6 Innovative Ways to Green the Fashion Industry

Apparel manufacturing is appallingly wasteful and polluting, but these exciting new projects and technologies are putting a sustainable spin on fashion.

Fashion is one of the least sustainable and most polluting industries. Amidst these challenges, Technion-driven innovations are reshaping sustainability in the fashion industry. Sonovia’s D(y)ENIM tech transforms denim dyeing, Zeekit’s virtual fitting room revolutionizes online shopping, and Nettelo’s 3D body-scan software aims to curb returns, all led by Technion alumni, highlighting the institution’s pivotal role in fashion’s sustainable future

Apparel manufacturing consumes vast amounts of water and causes up to 10 percent of global carbon emissions due to energy-intensive production and shipping.

And every year, about 13 million tons of unsold apparel are landfilled or incinerated.

As individuals, there are fashion choices we can make to leave a lighter footprint on the planet.

But making the industry more sustainable and less polluting is a big challenge. New technologies, some of them invented in Israel, are forging a greener path forward for fashion designers, manufacturers, retailers and consumers. Here are some of the most promising ones below.

Sustainable silk

The traditional production of silk is inefficient, land-intensive and polluting. In addition, the industry involves slave labor and animal cruelty as the silkworms are steamed or boiled alive.

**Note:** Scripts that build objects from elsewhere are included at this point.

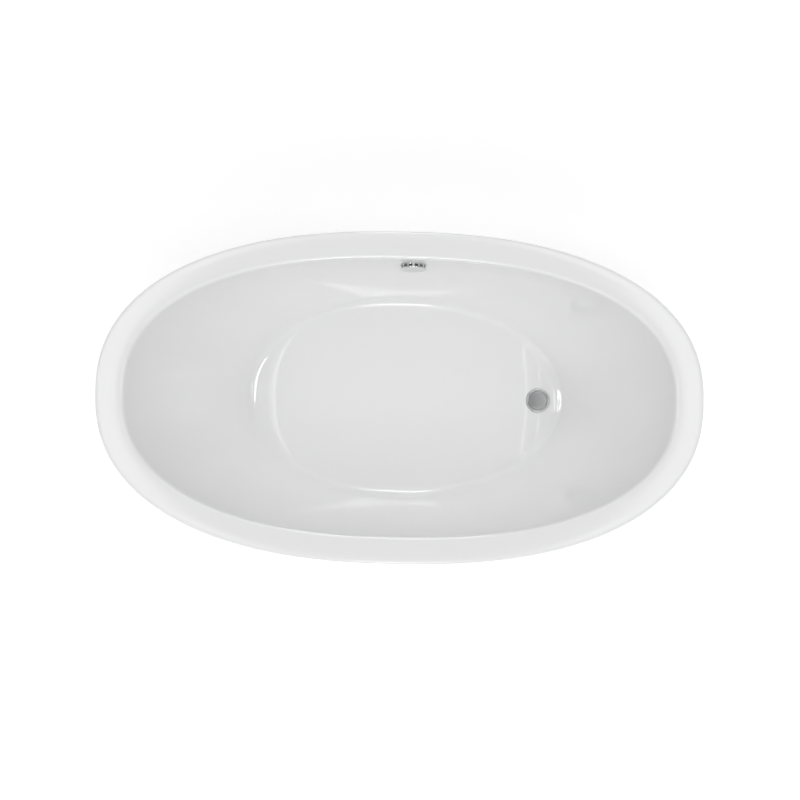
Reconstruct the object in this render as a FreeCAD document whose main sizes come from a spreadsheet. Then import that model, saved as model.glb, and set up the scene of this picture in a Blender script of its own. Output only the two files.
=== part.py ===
"""Oval freestanding bathtub: a double-walled acrylic tub on a steel frame, with its waste and overflow.

Millimetres, +Z up, +X towards the drain end. The origin is on the floor under the middle of the rim.
Every driving size is a cell of the spreadsheet Size; the rest is worked out from those cells.
"""

import FreeCAD, Part
import math
import os
import Sketcher
from FreeCAD import Placement, Rotation, Vector

DRIVING_SIZES = (
    # Rim and shells
    ("overall_length", 1676), ("overall_width", 916), ("overall_height", 585),
    ("rim_width", 76), ("rim_shape", 2.33), ("opening_shape", 2.36),
    ("lip_drop", 40), ("lip_wall", 6), ("rim_edge_radius", 10), ("opening_edge_radius", 12),
    ("side_wall", 6.2), ("end_wall", 7.5), ("floor_thickness", 14),
    # Bathing well: the crease is where the walls meet the dished floor
    ("floor_level", 160), ("well_depth_share", 0.6), ("well_shift", 30), ("crease_rise", 20),
    ("crease_left", 445), ("crease_right", 501), ("crease_half_width", 295),
    ("crease_shape_left", 2.3), ("crease_shape_right", 1.95),
    ("floor_left", 341), ("floor_right", 480), ("floor_half_width", 272),
    ("floor_shape_left", 3.1), ("floor_shape_right", 2.1), ("underside_grow", 8),
    ("sump_edge", 373), ("sump_depth", 7), ("sump_run", 45), ("sump_bow", 960),
    # Outer skirt
    ("skirt_wall", 5), ("skirt_gap", 2), ("skirt_base_length", 1200), ("skirt_base_width", 690),
    ("skirt_clearance", 4), ("skirt_flange", 30), ("skirt_flange_thickness", 6), ("skirt_neck", 30),
    ("skirt_depth_share", 0.45), ("bead_start", 6), ("bead_height", 20),
    # Floor board and frame
    ("board_thickness", 16), ("board_left", 335), ("board_right", 350), ("board_half_width", 262),
    ("tube_size", 30), ("tube_wall", 2.5), ("rail_length", 940), ("rail_offset", 190),
    ("crossbar_spacing", 300), ("cap_flange", 3), ("cap_plug", 15),
    ("stay_offset", 250), ("stay_width", 30), ("stay_thickness", 3), ("stay_drop", 91), ("stay_tab", 109),
    ("screw_radius", 2.5), ("screw_spacing", 200), ("screw_bite", 11),
    # Levelling feet
    ("foot_spacing", 400), ("stud_radius", 6), ("stud_clearance", 0.1), ("weld_nut_height", 10),
    ("lock_nut_height", 8), ("nut_across_corners", 20.8), ("pad_radius", 30), ("pad_height", 14),
    ("pad_socket_floor", 5), ("collar_height", 8), ("collar_level", 22), ("stud_top", 118),
    # Waste
    ("drain_x", 411), ("flange_radius", 35.5), ("flange_height", 3), ("mouth_radius", 27.2),
    ("barrel_radius", 22), ("barrel_bore", 19.5), ("barrel_length", 36), ("seal_thickness", 1),
    ("gasket_thickness", 3), ("hub_radius", 9), ("cartridge_radius", 6.5), ("stem_radius", 4),
    ("stopper_radius", 26), ("stopper_thickness", 4), ("stopper_travel", 10),
    ("chamber_radius", 29), ("chamber_wall", 3), ("chamber_bottom", 52), ("inlet_level", 76),
    ("tailpiece_radius", 19.05), ("tailpiece_wall", 1.5), ("tailpiece_end", 10),
    # Overflow
    ("overflow_x", 32), ("overflow_level", 505), ("overflow_radius", 35.5), ("overflow_stand", 13),
    ("overflow_hole", 23), ("insert_bore", 19), ("elbow_radius", 25), ("elbow_depth", 42),
    ("overflow_wall", 4), ("overflow_face", 3.5), ("window_width", 10.5), ("window_height", 6),
    ("overflow_gasket", 34), ("spigot_radius", 16), ("spigot_wall", 3), ("spigot_low", 452),
    ("hose_radius", 15), ("hose_bore", 12.5), ("hose_nut_length", 26), ("hose_nut_grip", 16),
)
SECTION_POINTS = 40
SHELL_SECTIONS = 7

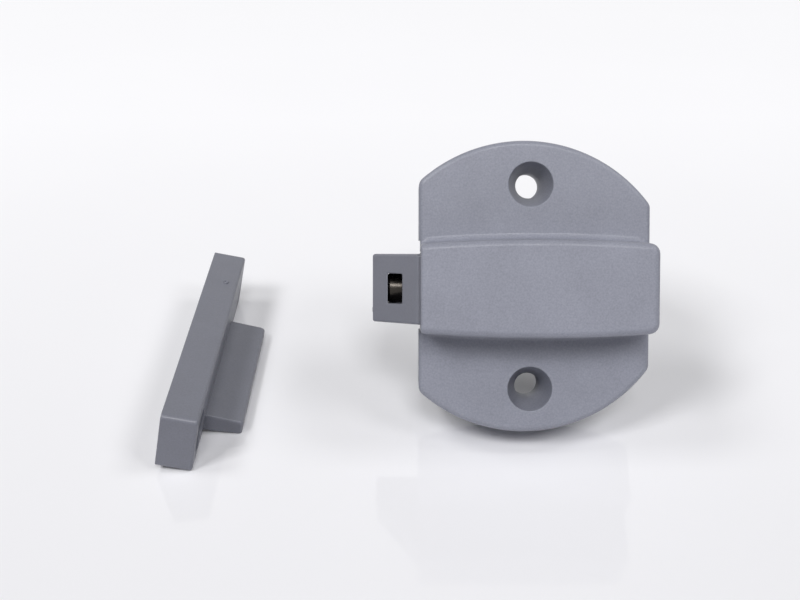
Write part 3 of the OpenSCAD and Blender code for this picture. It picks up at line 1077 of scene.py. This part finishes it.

Using biomimicry, Jerusalem-based Seevix Material Sciences has created “a state-of-the-art animal-free biopolymer material, inspired by spider silk, through a unique process akin to nature,” says cofounder and CEO Shlomzion Shen.

That process, a patented recombinant DNA technology within a controlled micro-environment, induces spider silk proteins to self-assemble spontaneously into silk nanofibers.

The resulting biopolymer material, SVX, is exceptionally strong, antimicrobial, odor-resistant, recyclable, flexible, and resistant to wear and tear.

SVX has many potential uses — from condoms to cosmetics, from medical devices to scaffolds for cultivated meat. Textiles are also a planned core application with significant environmental benefits, says Shen.